A US federal district court judge on Friday granted a preliminary injunction to plaintiffs alleging that federal officers violated protestors’ free speech rights in summer protests in Portland, Oregon.

The lawsuit was originally filed in July by two Oregon state lawmakers, Janelle Bynum and Karin Power, legal observer Sara Eddie, as well as the First Unitarian Church of Portland and the Western States Center, a watchdog organization that monitors acts of right-wing extremism. They filed the complaint against the Department of Homeland Security, Customs and Border Protection, the Federal Protective Service, and the U.S. Marshals Service, alleging that officers of those agencies violated both protestors First Amendment right to protest and the Tenth Amendment separation of powers between the federal government and the states. Judge Michael Mosman rejected the plaintiffs’ Tenth Amendment claim, but ruled in favor of their First Amendment claim.

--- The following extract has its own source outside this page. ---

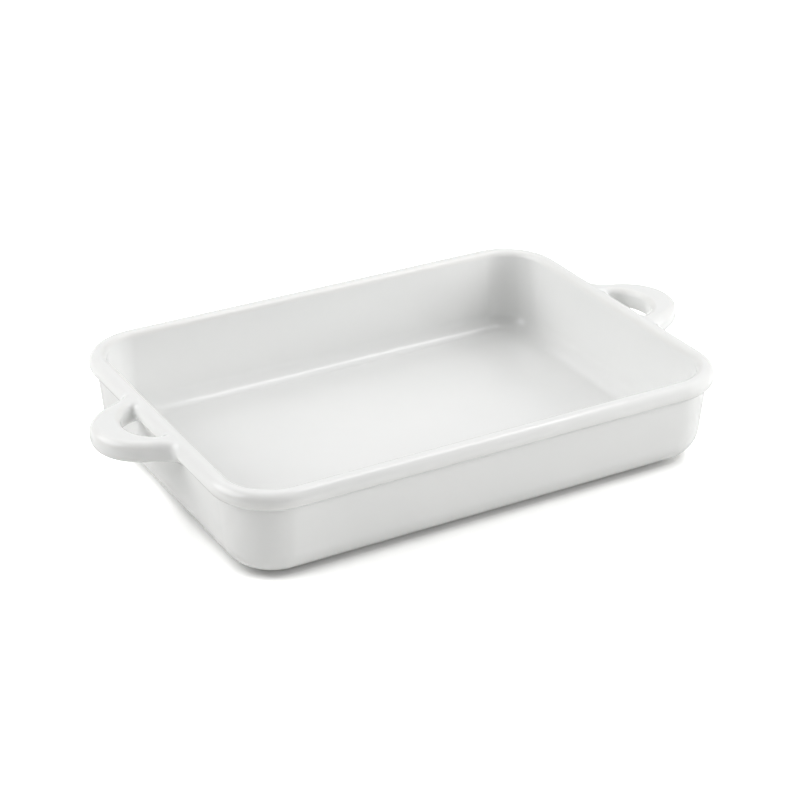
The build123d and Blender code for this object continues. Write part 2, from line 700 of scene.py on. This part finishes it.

The complaint cited President Trump’s unilateral deployment of federal officers to Portland to quell protests this past summer following the police killing of George Floyd in Minneapolis, and quoted some of the President’s tweets to that effect. The plaintiffs accused federal officers of “indulg[ing] the President’s whim” and of “abducting suspected protestors off of Portland streets – even though such protestors were acting peacefully.” They wanted the court to permanently enjoin federal officers from seizing and arresting protestors without probable cause and to not engage in any law enforcement activity other than the “immediate defense of federal personnel or property.”

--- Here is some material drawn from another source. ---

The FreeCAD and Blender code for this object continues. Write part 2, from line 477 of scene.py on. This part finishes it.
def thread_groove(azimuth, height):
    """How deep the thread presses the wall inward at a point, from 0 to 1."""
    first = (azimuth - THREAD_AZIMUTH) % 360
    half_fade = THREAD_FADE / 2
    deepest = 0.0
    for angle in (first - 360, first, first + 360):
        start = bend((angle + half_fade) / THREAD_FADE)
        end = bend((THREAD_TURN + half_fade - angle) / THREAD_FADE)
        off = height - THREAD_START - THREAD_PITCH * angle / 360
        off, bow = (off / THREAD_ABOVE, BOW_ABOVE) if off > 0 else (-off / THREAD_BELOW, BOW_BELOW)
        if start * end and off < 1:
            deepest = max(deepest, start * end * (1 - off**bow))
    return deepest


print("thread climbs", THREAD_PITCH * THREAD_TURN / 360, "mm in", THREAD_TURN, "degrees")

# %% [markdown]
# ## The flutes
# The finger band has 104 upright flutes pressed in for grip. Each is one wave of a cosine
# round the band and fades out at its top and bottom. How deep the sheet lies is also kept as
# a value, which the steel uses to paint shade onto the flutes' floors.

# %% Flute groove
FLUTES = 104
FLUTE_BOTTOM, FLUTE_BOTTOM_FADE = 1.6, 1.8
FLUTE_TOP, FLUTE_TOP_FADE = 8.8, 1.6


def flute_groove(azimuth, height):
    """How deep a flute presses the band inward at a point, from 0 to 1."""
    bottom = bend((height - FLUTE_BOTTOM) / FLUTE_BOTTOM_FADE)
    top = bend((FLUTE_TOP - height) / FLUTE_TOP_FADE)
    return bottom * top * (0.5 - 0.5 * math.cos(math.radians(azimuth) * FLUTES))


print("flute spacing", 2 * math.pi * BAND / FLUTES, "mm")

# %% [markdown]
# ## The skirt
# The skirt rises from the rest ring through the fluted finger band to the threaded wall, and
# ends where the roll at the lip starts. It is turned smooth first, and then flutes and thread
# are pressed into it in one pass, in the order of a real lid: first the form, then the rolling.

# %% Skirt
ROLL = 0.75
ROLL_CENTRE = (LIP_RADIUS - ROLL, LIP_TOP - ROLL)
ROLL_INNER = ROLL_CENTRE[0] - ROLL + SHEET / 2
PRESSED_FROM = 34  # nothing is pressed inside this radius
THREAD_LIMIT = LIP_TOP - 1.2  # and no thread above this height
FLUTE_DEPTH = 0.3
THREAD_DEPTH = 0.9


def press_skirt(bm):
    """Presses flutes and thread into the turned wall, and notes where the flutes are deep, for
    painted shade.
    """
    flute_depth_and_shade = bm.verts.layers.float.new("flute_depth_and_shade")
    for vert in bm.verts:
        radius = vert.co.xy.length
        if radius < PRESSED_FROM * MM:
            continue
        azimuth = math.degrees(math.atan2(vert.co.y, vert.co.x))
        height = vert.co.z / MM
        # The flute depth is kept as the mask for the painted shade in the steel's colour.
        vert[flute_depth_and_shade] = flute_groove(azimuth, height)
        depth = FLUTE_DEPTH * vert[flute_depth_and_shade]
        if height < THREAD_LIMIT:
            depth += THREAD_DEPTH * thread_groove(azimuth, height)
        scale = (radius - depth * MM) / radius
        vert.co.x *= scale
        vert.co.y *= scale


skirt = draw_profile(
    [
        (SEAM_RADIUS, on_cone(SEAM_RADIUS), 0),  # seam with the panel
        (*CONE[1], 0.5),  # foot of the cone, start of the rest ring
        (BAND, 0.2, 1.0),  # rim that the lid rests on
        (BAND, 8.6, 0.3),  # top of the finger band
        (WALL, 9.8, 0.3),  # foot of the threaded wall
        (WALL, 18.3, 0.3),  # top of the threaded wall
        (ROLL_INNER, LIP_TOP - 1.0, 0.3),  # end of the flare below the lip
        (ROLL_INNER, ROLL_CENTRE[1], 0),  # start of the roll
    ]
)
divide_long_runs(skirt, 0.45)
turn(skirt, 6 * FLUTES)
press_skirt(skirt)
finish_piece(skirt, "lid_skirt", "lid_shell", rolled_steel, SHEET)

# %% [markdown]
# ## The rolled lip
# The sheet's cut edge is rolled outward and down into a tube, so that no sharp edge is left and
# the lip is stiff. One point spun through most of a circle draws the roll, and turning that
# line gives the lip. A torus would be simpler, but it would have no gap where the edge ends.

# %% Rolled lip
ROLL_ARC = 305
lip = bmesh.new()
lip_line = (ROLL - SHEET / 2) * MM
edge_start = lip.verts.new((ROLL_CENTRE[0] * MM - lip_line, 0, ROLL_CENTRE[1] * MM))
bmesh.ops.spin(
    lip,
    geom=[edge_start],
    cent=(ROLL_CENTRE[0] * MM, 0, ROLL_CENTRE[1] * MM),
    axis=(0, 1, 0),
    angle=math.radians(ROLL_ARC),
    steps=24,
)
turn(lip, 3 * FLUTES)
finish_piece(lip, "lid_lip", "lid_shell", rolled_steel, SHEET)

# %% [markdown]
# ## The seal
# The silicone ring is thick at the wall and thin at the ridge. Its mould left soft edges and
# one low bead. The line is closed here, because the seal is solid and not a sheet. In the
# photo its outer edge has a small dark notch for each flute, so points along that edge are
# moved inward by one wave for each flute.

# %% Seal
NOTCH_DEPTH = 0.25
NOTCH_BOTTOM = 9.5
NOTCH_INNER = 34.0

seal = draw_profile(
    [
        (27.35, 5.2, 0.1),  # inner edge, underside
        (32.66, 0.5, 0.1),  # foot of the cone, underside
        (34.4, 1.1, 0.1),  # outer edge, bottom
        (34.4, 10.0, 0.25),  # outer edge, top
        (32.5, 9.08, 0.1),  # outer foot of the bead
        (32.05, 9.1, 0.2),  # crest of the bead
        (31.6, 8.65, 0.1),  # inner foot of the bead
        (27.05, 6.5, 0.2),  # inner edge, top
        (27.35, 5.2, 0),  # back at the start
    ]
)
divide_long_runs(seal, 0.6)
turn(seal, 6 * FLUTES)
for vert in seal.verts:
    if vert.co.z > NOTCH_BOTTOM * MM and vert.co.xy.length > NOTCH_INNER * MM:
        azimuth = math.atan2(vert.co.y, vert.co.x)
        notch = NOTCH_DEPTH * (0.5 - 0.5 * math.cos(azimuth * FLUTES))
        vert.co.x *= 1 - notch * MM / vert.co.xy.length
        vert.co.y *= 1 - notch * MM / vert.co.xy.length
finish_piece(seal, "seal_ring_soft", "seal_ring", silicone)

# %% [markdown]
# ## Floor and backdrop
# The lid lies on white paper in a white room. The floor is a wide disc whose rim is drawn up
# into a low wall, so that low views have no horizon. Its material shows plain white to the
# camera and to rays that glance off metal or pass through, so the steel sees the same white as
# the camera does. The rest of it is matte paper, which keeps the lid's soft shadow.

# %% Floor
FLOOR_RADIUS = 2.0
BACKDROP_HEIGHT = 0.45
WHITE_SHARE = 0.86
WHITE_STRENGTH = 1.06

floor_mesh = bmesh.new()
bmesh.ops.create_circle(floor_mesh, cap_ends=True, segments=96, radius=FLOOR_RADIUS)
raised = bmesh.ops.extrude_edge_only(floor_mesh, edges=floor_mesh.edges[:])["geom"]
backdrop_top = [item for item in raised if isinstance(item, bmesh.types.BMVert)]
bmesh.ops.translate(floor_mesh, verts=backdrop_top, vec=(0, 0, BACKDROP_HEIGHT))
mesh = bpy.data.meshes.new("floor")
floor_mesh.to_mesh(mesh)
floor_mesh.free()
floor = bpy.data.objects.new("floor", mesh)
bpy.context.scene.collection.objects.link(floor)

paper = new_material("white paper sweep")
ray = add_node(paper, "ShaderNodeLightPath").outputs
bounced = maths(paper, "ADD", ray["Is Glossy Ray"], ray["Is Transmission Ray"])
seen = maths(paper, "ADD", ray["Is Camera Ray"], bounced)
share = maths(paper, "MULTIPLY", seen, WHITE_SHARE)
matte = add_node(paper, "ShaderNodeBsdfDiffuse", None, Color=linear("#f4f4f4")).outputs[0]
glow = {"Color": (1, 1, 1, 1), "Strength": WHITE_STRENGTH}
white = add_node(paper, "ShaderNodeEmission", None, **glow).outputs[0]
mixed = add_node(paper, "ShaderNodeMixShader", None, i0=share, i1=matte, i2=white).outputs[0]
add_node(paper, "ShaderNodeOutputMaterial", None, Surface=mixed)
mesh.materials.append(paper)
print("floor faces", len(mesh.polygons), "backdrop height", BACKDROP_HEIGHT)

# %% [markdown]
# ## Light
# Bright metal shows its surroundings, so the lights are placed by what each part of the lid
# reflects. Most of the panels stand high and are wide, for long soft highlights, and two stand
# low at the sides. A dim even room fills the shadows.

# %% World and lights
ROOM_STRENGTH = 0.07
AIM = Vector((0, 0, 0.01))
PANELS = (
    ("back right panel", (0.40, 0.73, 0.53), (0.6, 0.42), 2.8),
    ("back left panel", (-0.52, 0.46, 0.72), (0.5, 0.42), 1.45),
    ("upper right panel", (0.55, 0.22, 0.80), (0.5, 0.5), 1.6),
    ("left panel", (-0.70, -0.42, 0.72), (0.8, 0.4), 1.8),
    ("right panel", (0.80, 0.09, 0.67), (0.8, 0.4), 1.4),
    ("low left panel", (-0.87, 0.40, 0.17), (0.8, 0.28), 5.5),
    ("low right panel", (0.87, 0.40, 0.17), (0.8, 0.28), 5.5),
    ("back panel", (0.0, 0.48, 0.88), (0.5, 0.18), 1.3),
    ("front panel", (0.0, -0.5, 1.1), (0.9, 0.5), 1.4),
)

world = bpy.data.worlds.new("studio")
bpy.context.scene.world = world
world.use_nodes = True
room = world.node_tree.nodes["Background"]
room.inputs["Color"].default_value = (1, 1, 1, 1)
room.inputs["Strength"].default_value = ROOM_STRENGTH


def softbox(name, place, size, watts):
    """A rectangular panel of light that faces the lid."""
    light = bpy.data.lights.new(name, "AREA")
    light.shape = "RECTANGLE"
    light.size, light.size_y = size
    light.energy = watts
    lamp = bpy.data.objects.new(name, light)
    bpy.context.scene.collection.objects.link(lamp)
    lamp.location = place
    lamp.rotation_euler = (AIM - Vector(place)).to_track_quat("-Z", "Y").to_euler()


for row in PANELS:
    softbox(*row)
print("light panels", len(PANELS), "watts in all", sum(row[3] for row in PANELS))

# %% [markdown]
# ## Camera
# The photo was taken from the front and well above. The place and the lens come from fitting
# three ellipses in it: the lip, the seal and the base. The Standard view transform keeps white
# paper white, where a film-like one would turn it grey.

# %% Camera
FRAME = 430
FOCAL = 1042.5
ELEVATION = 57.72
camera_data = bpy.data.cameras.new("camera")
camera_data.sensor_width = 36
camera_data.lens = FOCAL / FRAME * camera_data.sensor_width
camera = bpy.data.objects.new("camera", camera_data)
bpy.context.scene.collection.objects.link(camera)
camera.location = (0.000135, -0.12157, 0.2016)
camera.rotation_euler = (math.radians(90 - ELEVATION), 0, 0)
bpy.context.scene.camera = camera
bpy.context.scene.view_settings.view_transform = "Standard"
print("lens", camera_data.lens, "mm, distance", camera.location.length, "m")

Judge Mosman took the president’s tweets into account when he issued his decision granting a preliminary injunction, stating from the bench that he thought they “satisfy the requirement of a substantial risk of future harm.” He held that the plaintiffs had demonstrated potential retaliation by officers against protestors based solely on their exercise of their First Amendment rights, and ordered the parties to come up with rules of engagement that would prevent “violent or aggressive law enforcement activity against entirely peaceful protesters.”

This is one of a number of investigations and lawsuits regarding violent activity by federal personnel against protestors, journalists, and bystanders in Portland.